Editorial Focus: The worth of idea, it has been said, can be judged on the basis of its foes as well as its adherents. And based on the new opposition to Palmdale Regional Airport in the Los Angeles master plan, the Antelope Valley has moved up a step.

This editorial appeared in the Antelope Valley Press July 8, 1998.


The future of commercial aviation in the Antelope Valley may have taken a major step forward last week when no less than the executive director of the Air Transport Association came all the way out from Washington, D.C., to Los Angeles to declare Palmdale dead - so far as the airlines are concerned.

Carol Hallett, president and chief executive of the lobbying and legal arm of the nation's major air carriers, didn't mince words in delivering a scathing indictment of the Palmdale solution to the future of air transportation in Los Angeles County.

The good news for Palmdale in all of that is found in both the content and the tone of Hallett's message:

Both the airlines and the Los Angeles Department of Airports now recognize that using Palmdale Regional Airport is a reasonable, affordable and viable alternative to full-blown expansion of Los Angeles International Airport.

In short, Palmdale Regional Airport can no longer be ignored to death.

Palmdale must now be attacked at the highest levels by the biggest guns, lest long-suffering nearby neighbors of the old bus station called LAX rally to the relief Palmdale Regional really offers.

The verbal missiles Hallett aimed at Palmdale are not new, nor are they devastating or even well-aimed.

They are the same old hackneyed arguments that myopic, quick-buck-centered airlines have been using for years to try to prevent or forestall construction of new outlying airports to serve metropolitan areas.

The thing about airlines, it must be understood, is that they really don't like airports all that much.

More airports mean more ticket counters, and that means more people on the airline payroll.
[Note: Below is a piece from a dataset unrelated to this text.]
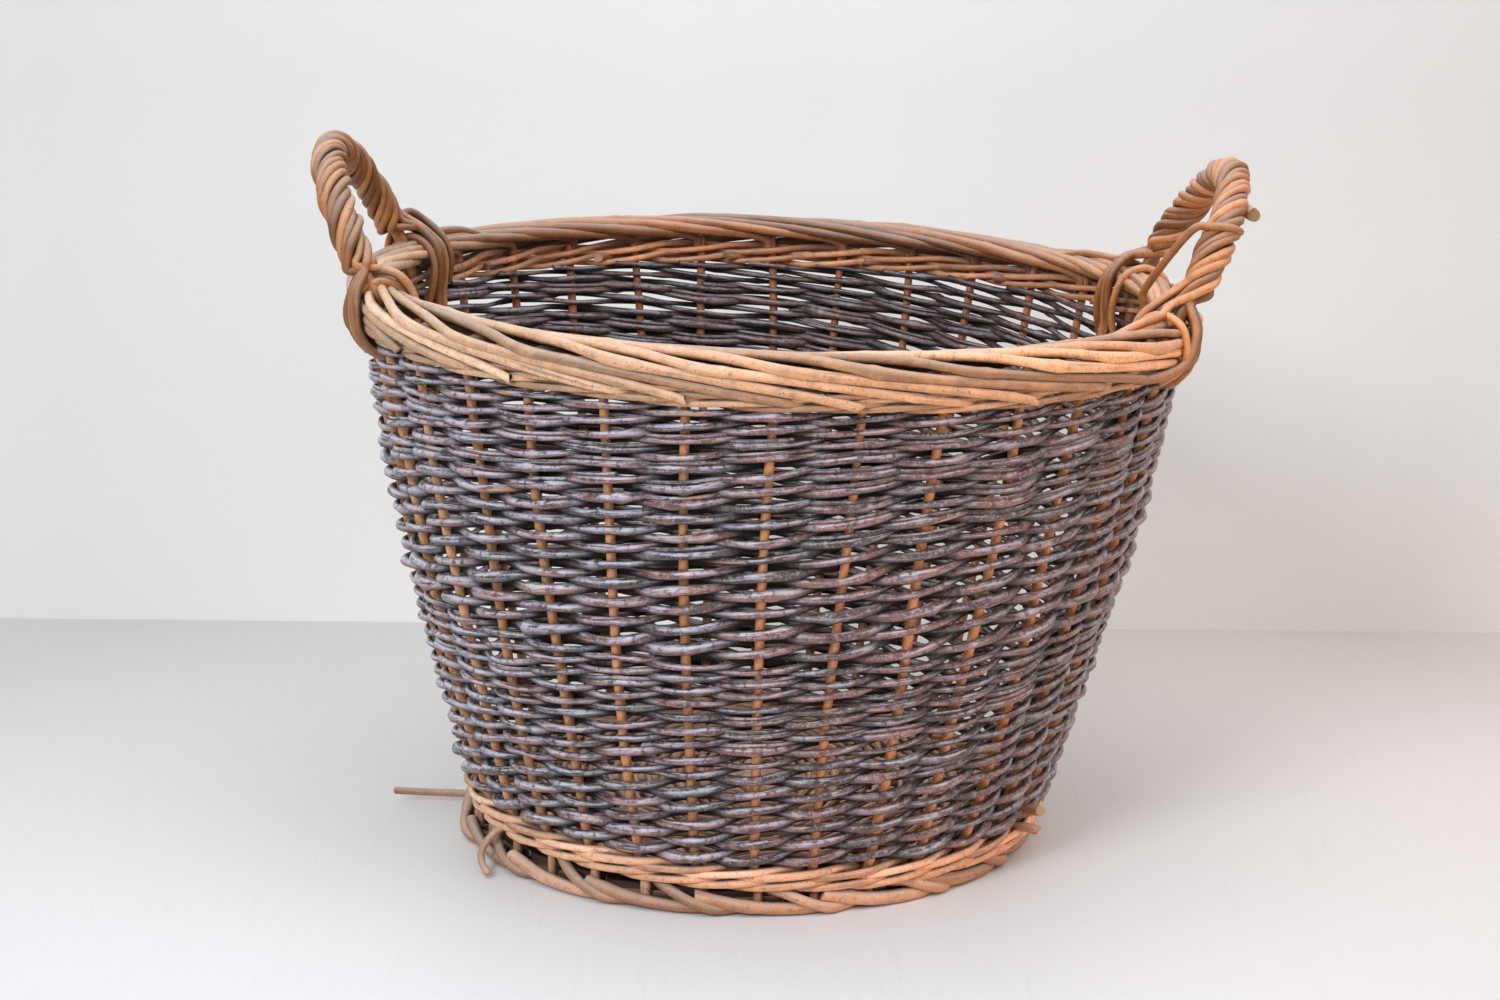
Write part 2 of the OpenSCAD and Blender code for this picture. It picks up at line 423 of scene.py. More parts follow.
def rod_along(line, radius, rng, sides=8, slant=0.7, knobbly=0.05, tone=None, heart=None, layered=0.0):
    """A copy of a straight rod, thinned to radius, its ends cut at a slant, bent along the line.

    The radius is in metres, one value or one for each point. heart is what the rod is wrapped
    round, one point for each of the line's: the side turned to it lies in the dark. layered says
    how much its top and bottom do too, where more rods lie above and below."""
    line = np.asarray(line, float)
    rings = len(line) - 1
    pattern = straight_rod(sides, rings)
    rod = pattern.copy()
    rod.data = pattern.data.copy()
    bpy.context.scene.collection.objects.link(rod)
    mesh = rod.data
    co = np.empty(len(mesh.vertices) * 3)
    mesh.vertices.foreach_get("co", co)
    co = co.reshape(-1, 3)
    ring = np.rint(co[:, 0] * rings).astype(int)
    gone = np.concatenate([[0], np.cumsum(np.linalg.norm(np.diff(line, axis=0), axis=1))])
    x = gone[ring]
    # Thickness: slow swelling, and a bud's knot every 40 to 90 mm
    swell = 1 + knobbly * np.sin(gone * rng.uniform(60, 90) + rng.uniform(0, 6)) * 0.5
    at = rng.uniform(0.01, 0.05)
    while at < gone[-1]:
        swell += rng.uniform(0.6, 2.2) * knobbly * np.exp(-(((gone - at) / 0.0035) ** 2))
        at += rng.uniform(0.04, 0.09)
    thick = (np.zeros(rings + 1) + radius) * swell
    oval = rng.uniform(-0.06, 0.06)
    y = co[:, 1] * thick[ring] * (1 + oval)
    z = co[:, 2] * thick[ring] * (1 - oval)
    turn = rng.uniform(0, 2 * math.pi)
    lean_y, lean_z = slant * math.cos(turn), slant * math.sin(turn)
    x = x + np.where((ring == 0) | (ring == rings), lean_y * y + lean_z * z, 0)
    mesh.vertices.foreach_set("co", np.stack([x, y, z], -1).ravel())
    tone = rng.random() if tone is None else tone
    offset = rng.uniform(0, 40)
    for name, values in (("tone", np.full(len(x), tone)), ("along", x + offset)):
        mesh.attributes.new(name, "FLOAT", "POINT").data.foreach_set("value", values.astype(np.float32))
    cut = np.array(
        [1.0 if len(face.vertices) == sides and abs(face.normal.x) > 0.5 else 0.0 for face in mesh.polygons]
    )
    mesh.attributes.new("cut", "FLOAT", "FACE").data.foreach_set("value", cut.astype(np.float32))

    path = bpy.data.curves.new("rod_path", "CURVE")
    path.dimensions = "3D"
    spline = path.splines.new("POLY")
    spline.points.add(rings)
    spline.points.foreach_set("co", np.c_[line, np.ones(rings + 1)].ravel())
    guide = bpy.data.objects.new("rod_path", path)
    bpy.context.scene.collection.objects.link(guide)
    only(rod)
    bend = rod.modifiers.new("Bend", "CURVE")
    bend.object = guide
    bend.deform_axis = "POS_X"
    bpy.ops.object.modifier_apply(modifier=bend.name)
    bpy.data.objects.remove(guide)
    bpy.data.curves.remove(path)
    bent = np.empty(len(mesh.vertices) * 3)
    rod.data.vertices.foreach_get("co", bent)
    side = bent.reshape(-1, 3) - line[ring]
    side /= np.maximum(np.linalg.norm(side, axis=1), 1e-9)[:, None]
    # The open and facing_up attributes serve only painted light: the materials paint shade where open is low and
    # highlights on faces turned up
    openness = np.ones(len(ring))
    if heart is not None:
        away = line - heart
        far = np.linalg.norm(away, axis=1)
        away /= np.maximum(far, 1e-9)[:, None]
        clear = np.minimum(1, far / CLEAR_OF_HEART)[ring]
        openness = 0.5 + 0.5 * np.sum(side * away[ring], axis=1) * clear
        openness = openness - layered * side[:, 2] ** 2 * (1 - 0.45 * side[:, 2])
    for name, values in (("open", openness), ("facing_up", side[:, 2])):
        rod.data.attributes.new(name, "FLOAT", "POINT").data.foreach_set("value", values.astype(np.float32))
    return rod


def bundle(name, rods, material, slot, *nodes):
    """Joins rods into one piece that stands for the frame's nodes."""
    bpy.ops.object.select_all(action="DESELECT")
    for rod in rods:
        rod.select_set(True)
    bpy.context.view_layer.objects.active = rods[0]
    if len(rods) > 1:
        bpy.ops.object.join()
    piece = bpy.context.view_layer.objects.active
    piece.name = piece.data.name = name
    piece.data.materials.clear()
    piece.data.materials.append(material)
    only(piece)
    bpy.ops.object.shade_smooth_by_angle(angle=math.radians(55))
    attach(piece, "root")
    if nodes:
        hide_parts(*nodes)
    return piece


# ---------------------------------------------------------------- materials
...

If all the flights in Southern California could be consolidated at a vastly expanded Los Angeles International, the airlines already there could do more with less - something air travelers can see firsthand on most flights.

But what airlines see as good for their bottom lines may not be so good for either the L.A. County region or the traveling public.

Air Transport Association exec Hallett, for all the ammunition expended on Palmdale, had not a word of criticism for the potentially disastrous expansion of LAX.

And since her association has been aggressively suing the city of L.A. for years over tripling of landing fees at LAX, one has to wonder what prompted her timely attentions to Palmdale?

Whatever the motive, the "nobodies" who live "way out here" - all 350,000 of us - should be gratified that at long last Palmdale Regional Airport has risen to the level of a credible threat to the powers that be in Los Angeles City Hall and at the Department of Airports.

Now, it would seem, we have even larger foes.

Perhaps next the Department of Airports will bring in as surrogate gunslinger the Airline Pilots Association to explain why pilots would rather circle the terminal in a doubly-crowded sky over LAX than get a quick clearance into Palmdale Regional.

That would be wonderful indeed.

Fire when ready, Department of Airports. The Palmdale solution can take the heat.